Mira, walau ia seorang perempuan yang tuna wicara, ia mampu membaca pasar dan mencoba meresponnya dengan cara kreatif. Ia membuka usaha makanan dengan usaha burger. Untuk memenuhi selera pembeli, dengan lihai Mira melayani pembeli. Ia menyediakan beberapa pilihan burger yang ditawarkan. Ada burger isi telur dan burger isi telur plus daging. Harganyapun sangat terjangkau untuk masyarakat biasa. Dengan gerobak yang sederhana burger Mira hampir tidak ada saingannya, karena hanya ada satu orang yang berjualan burger di simpang 7. Tangannya begitu cekatan membuat burger pesanan pelanggan. Mereka rela antrian demi mencicipi burger buatan Mira. Sekitar 15 menit burgerpun jadi. Selain burger ia juga menyajikan roti bakar dan pop ice.

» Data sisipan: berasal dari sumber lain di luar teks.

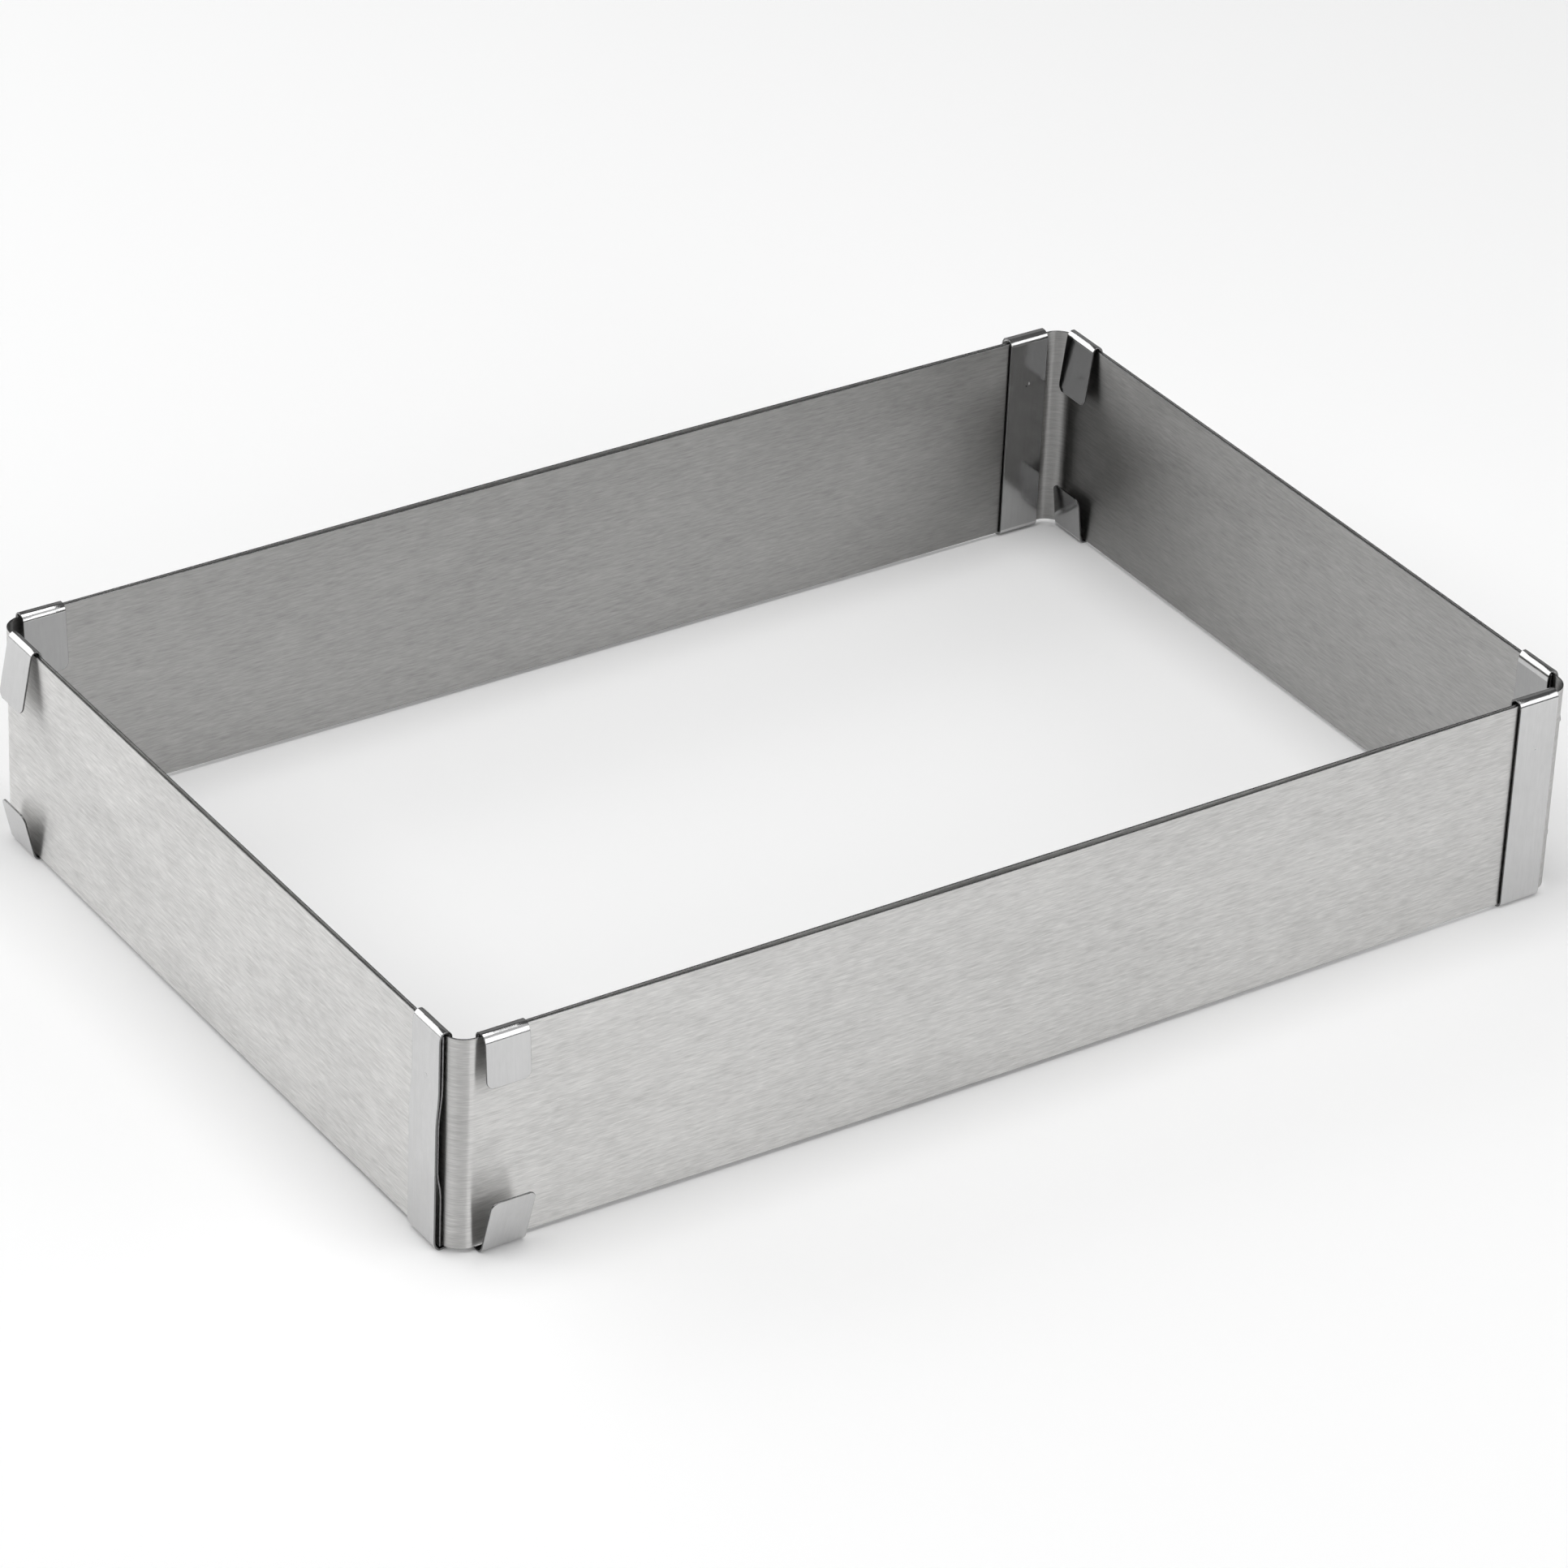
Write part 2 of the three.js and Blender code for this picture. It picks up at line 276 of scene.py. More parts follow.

Tampaknya tidak ada halangan bagi Mira, walaupun Mira menggunakan bahasa isyarat dalam berkomunikasi dengan pelanggannya. Tampaknya pelanggan paham maksudnya. Bila ada kendala komunikasi, Irwan Muhammad sang suami yang setia menemaninya berjualan siap membantu. Mereka berdua tercatat sebagai anggota Gerkatin Provinsi Aceh ( Gerakan untuk Kesejahteraan Tuna Rungu Indonesia) yang diketuai oleh Irwan Muhammad. Ada sekitar 28 orang anggotanya. Di tengah keterbatasan berbicara, mereka tetap aktif melakukan aktifitas sehari-hari.
Mira menamatkan SLB+B, sekolah khusus untuk tuna rungu di Medan. Sebelum pindah ke Banda Aceh dia mengisi hari-harinya di kota Binjai. Di kota inilah dia mengembangkan bakat wirausahanya, mulai dari berjualan hingga membuka salon. Keahliannya dalam bidang kecantikan memang tidak perlu diragukan lagi. Dia pernah menjuarai beberapa lomba dalam bidang kecantikan di kota Binjai. Namun sejak pindah ke Banda Aceh usaha salon tidak begitu berkembang, karena lokasi kurang strategis. Mira tetap berobsesi membangun kedua usaha tersebut lebih maju ke depan, sesuai dengan motto hidupnya “ingin menjadi orang sukses”.
Harapan Mira kepada pemerintah Aceh supaya lebih memperhatikan komunitas tuna rungu agar tidak menjadi pengangguran dan tergantung kepada orang lain. Ia berharap agar masyarakat tidak memandang para difabel (different abilities people) atau orang dengan kemampuan yang berbeda, sebagai orang dengan kondisi tidak normal. Namun mereka layak diperlakukan sebagai manusia yang memiliki potensi serta kemandirian dalam hidup.